Una catena delle talpe che è stata scoperta dai carabinieri del Ros, scrive Palazzolo: il procuratore capo di Palermo Francesco Lo Voi e l’aggiunto Paolo Guido contestano adesso le accuse di rivelazione di notizie riservate e accesso abusivo a un sistema informatico. Vaccarino risponde invece di favoreggiamento aggravato, dall’aver favorito l’organizzazione mafiosa.

Ricostruzione accolta dal giudice delle indagini preliminari Piergiorgio Morosini, che ha emesso un’ordinanza di custodia cautelare, accogliendo la ricostruzione dei sostituti procuratori Pierangelo Padova e Francesca Dessì. E ora si apre uno scenario inquietante: quante altre informazioni riservate sull’indagine Messina Denaro erano già filtrate? E cosa si nasconde dietro gli uomini delle istituzioni accusati oggi di essere delle talpe?

“È come Padre Pio…”. Le intercettazioni shock sul boss Messina Denaro

(notizia di archivio, aprile 2018) Si stringe il cerchio sul capo di Cosa nostra Matteo Messina Denaro: Polizia, Carabinieri e Direzione investigativa antimafia (Dia) hanno eseguito un provvedimento di fermo nei confronti di 21 presunti affiliati alle famiglie mafiose di Castelvetrano, Campobello di Mazara e Partanna (Trapani). Scioccanti le intercettazioni telefoniche emerse: il super boss latitante è letteralmente considerato dagli affiliati un santo.
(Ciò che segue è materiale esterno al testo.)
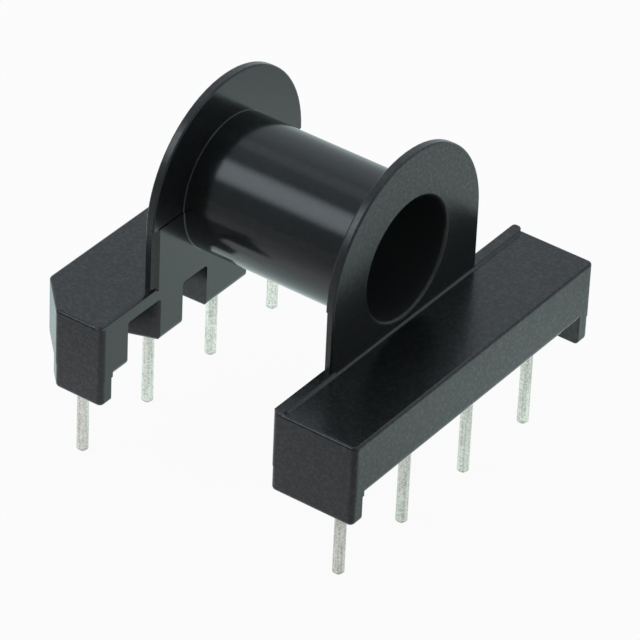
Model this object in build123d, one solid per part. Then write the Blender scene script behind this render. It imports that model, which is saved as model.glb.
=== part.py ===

Il 22° fermo è stato emesse per il super boss, ancora latitante. Finiscono invece in carcere, come riporta Repubblica.it, i cognati della primula rossa di Castelvetrano: Gaspare Como e Saro Allegra, i mariti di Bice e Giovanna Messina Denaro. Le accuse nei confronti degli indagati sono, a vario titolo, di associazione mafiosa, estorsione, danneggiamento, detenzione di armi e intestazione fittizia di beni. Tutti reati aggravati dalle modalità mafiose.

LA RETE DEI “PIZZINI”

L’indagine ha consentito di individuare la rete utilizzata dal capo di Cosa nostra per lo smistamento dei “pizzini” con i quali dava le disposizioni agli affiliati. Le indagini di Polizia, Carabinieri e Dia, inoltre, hanno confermato sia il ruolo di vertice di Messina Denaro sulla provincia di Trapani sia quello del cognato, reggente del mandamento di Castelvetrano in seguito all’arresto di altri familiari. Pedinamenti, appostamenti e intercettazioni hanno ribadito come Cosa nostra eserciti un controllo capillare del territorio e ricorra sistematicamente alle intimidazioni per infiltrare il tessuto economico e sociale.

LE INTERCETTAZIONI

“Vedi, una statua gli devono fare…una statua…una statua allo zio Ciccio che vale. Padre Pio ci devono mettere allo zio Ciccio e a quello accanto…Quelli sono i Santi“. Così, secondo quanto riporta il sito web dell’Ansa, alcuni mafiosi fermati dalla Dda di Palermo a marzo scorso parlavano, non sapendo di essere intercettati, di Matteo Messina Denaro e del padre Francesco, capomafia di Castelvetrano morto nel 1998. Don Ciccio e il figlio vengono accostati dai due interlocutori, uno dei quali cognato del boss ricercato, ai santi e a padre Pio, e vengono idolatratati: “Io ho le mie vedute… che c… vuoi?”, prosegue uno dei due. “Significa essere colpevole? Arrestami. Che spacchiu (cavolo ndr.) hai? Che fa? non posso dire quello che penso?”. “È potuto essere stragista…cosa minchia sia a me…le cose giuste”, spiega uno dei due che fa un paragone tra i boss alla classe politica. “Voialtri tanto mangiate. State facendo diventare un paese… l’Italia è uno stivale pieno di merda…uno stivale pieno di merda…le persone sono scontente…questo voi fate…e…glielo posso dire? Arrestami…che minchia vuoi?”.